▶ [TASK]: Set down exactly, please, each line from the one containing "front_bezel();" through the one containing "obj.matrix_parent_inverse = Matrix.Identity(4)", both lines included, and no other line.

▶ [SOURCE DATA]:
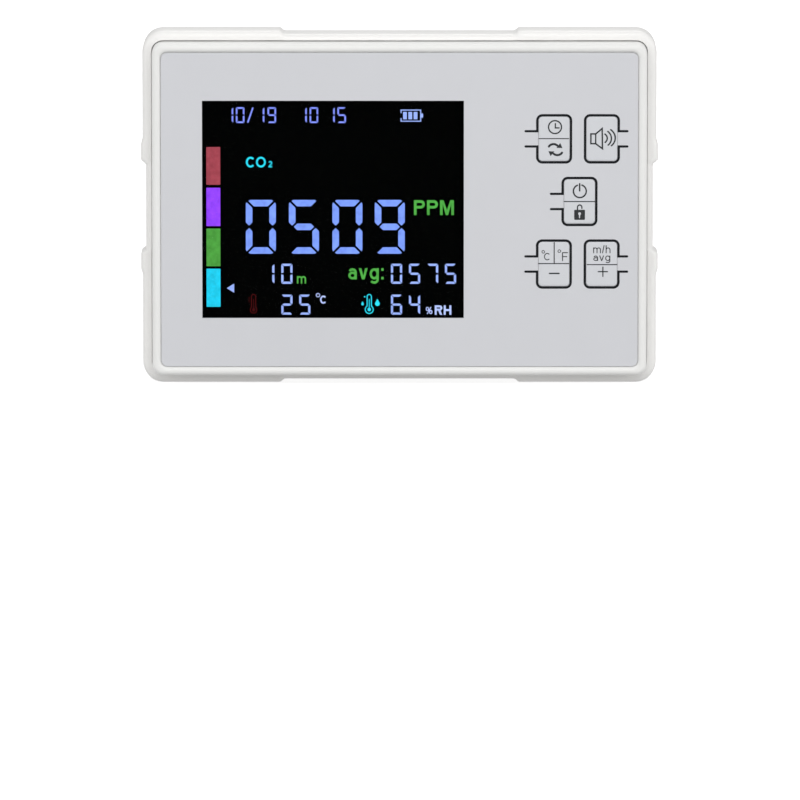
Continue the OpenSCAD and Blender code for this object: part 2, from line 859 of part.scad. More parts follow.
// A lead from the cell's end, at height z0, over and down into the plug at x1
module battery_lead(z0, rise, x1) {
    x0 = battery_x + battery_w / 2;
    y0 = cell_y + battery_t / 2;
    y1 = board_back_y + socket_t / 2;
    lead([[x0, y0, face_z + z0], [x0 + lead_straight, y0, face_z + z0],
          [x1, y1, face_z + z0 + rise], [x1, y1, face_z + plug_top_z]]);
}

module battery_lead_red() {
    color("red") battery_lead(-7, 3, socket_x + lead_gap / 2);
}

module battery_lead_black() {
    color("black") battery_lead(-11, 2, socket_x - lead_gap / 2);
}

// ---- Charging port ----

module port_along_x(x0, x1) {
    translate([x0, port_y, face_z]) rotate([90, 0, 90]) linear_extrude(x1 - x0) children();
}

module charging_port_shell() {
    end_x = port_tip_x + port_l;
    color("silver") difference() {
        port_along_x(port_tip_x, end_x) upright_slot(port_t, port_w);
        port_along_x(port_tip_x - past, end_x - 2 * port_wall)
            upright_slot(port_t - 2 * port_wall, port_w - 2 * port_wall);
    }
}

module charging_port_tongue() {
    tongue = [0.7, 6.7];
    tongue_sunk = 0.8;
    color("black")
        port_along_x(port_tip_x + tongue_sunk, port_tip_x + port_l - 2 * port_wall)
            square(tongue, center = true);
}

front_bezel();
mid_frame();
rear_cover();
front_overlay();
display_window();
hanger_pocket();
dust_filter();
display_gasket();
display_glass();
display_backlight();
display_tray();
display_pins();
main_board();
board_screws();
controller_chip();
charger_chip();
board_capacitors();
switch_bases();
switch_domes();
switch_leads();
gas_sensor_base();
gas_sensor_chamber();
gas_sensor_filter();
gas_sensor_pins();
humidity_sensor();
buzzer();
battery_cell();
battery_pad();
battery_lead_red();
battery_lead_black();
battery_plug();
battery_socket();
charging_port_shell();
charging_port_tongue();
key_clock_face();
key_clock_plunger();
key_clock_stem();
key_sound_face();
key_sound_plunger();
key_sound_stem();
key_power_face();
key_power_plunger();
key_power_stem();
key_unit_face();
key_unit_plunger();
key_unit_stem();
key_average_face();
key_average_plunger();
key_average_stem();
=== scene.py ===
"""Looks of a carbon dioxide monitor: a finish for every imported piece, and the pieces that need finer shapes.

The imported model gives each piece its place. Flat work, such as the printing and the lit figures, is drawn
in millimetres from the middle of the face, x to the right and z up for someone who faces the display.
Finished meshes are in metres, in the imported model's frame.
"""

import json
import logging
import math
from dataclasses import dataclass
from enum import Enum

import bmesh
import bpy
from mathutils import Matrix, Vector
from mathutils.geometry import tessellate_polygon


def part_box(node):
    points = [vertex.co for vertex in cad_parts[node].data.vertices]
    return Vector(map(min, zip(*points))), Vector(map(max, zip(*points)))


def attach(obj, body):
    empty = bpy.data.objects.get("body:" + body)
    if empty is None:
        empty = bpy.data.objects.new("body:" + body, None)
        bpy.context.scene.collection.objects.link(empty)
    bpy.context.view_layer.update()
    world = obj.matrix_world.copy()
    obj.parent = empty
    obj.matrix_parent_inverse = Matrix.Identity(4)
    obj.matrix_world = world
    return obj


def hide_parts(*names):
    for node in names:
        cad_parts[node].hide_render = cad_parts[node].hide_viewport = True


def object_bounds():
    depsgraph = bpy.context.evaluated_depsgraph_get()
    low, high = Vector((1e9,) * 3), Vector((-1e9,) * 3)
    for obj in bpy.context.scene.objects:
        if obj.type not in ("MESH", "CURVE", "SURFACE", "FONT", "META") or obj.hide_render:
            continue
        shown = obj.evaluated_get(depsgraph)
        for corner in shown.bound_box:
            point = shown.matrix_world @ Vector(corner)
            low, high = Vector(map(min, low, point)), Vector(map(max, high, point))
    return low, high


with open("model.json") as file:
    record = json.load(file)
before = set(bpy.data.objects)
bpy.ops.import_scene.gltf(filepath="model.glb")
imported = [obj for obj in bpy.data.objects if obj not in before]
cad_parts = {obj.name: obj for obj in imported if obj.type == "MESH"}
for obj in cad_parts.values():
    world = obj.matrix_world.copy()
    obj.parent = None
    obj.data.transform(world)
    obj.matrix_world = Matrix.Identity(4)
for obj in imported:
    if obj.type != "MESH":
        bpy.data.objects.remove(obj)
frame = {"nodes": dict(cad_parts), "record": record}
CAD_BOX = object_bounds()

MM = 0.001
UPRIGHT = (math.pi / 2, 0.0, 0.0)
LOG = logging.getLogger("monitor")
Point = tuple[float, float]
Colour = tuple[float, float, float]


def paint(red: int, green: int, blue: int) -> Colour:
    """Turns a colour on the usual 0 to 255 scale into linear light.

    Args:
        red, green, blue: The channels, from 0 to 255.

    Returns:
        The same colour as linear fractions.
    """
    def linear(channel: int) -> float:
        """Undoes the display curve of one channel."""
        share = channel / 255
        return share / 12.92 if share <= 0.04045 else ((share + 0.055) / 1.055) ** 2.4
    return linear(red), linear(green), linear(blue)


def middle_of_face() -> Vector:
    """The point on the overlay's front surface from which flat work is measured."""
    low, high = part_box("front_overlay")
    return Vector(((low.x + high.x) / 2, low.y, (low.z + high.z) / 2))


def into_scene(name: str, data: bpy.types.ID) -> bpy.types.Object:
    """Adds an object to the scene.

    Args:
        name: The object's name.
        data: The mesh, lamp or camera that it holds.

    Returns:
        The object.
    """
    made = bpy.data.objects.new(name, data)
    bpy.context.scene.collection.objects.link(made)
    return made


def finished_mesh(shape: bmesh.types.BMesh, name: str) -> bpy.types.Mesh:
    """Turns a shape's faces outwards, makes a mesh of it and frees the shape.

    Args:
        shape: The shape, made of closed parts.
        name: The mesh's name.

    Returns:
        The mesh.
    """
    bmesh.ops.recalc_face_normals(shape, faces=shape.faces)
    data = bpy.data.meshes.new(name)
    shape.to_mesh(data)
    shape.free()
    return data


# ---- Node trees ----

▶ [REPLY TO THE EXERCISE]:
front_bezel();
mid_frame();
rear_cover();
front_overlay();
display_window();
hanger_pocket();
dust_filter();
display_gasket();
display_glass();
display_backlight();
display_tray();
display_pins();
main_board();
board_screws();
controller_chip();
charger_chip();
board_capacitors();
switch_bases();
switch_domes();
switch_leads();
gas_sensor_base();
gas_sensor_chamber();
gas_sensor_filter();
gas_sensor_pins();
humidity_sensor();
buzzer();
battery_cell();
battery_pad();
battery_lead_red();
battery_lead_black();
battery_plug();
battery_socket();
charging_port_shell();
charging_port_tongue();
key_clock_face();
key_clock_plunger();
key_clock_stem();
key_sound_face();
key_sound_plunger();
key_sound_stem();
key_power_face();
key_power_plunger();
key_power_stem();
key_unit_face();
key_unit_plunger();
key_unit_stem();
key_average_face();
key_average_plunger();
key_average_stem();
=== scene.py ===
"""Looks of a carbon dioxide monitor: a finish for every imported piece, and the pieces that need finer shapes.

The imported model gives each piece its place. Flat work, such as the printing and the lit figures, is drawn
in millimetres from the middle of the face, x to the right and z up for someone who faces the display.
Finished meshes are in metres, in the imported model's frame.
"""

import json
import logging
import math
from dataclasses import dataclass
from enum import Enum

import bmesh
import bpy
from mathutils import Matrix, Vector
from mathutils.geometry import tessellate_polygon


def part_box(node):
    points = [vertex.co for vertex in cad_parts[node].data.vertices]
    return Vector(map(min, zip(*points))), Vector(map(max, zip(*points)))


def attach(obj, body):
    empty = bpy.data.objects.get("body:" + body)
    if empty is None:
        empty = bpy.data.objects.new("body:" + body, None)
        bpy.context.scene.collection.objects.link(empty)
    bpy.context.view_layer.update()
    world = obj.matrix_world.copy()
    obj.parent = empty
    obj.matrix_parent_inverse = Matrix.Identity(4)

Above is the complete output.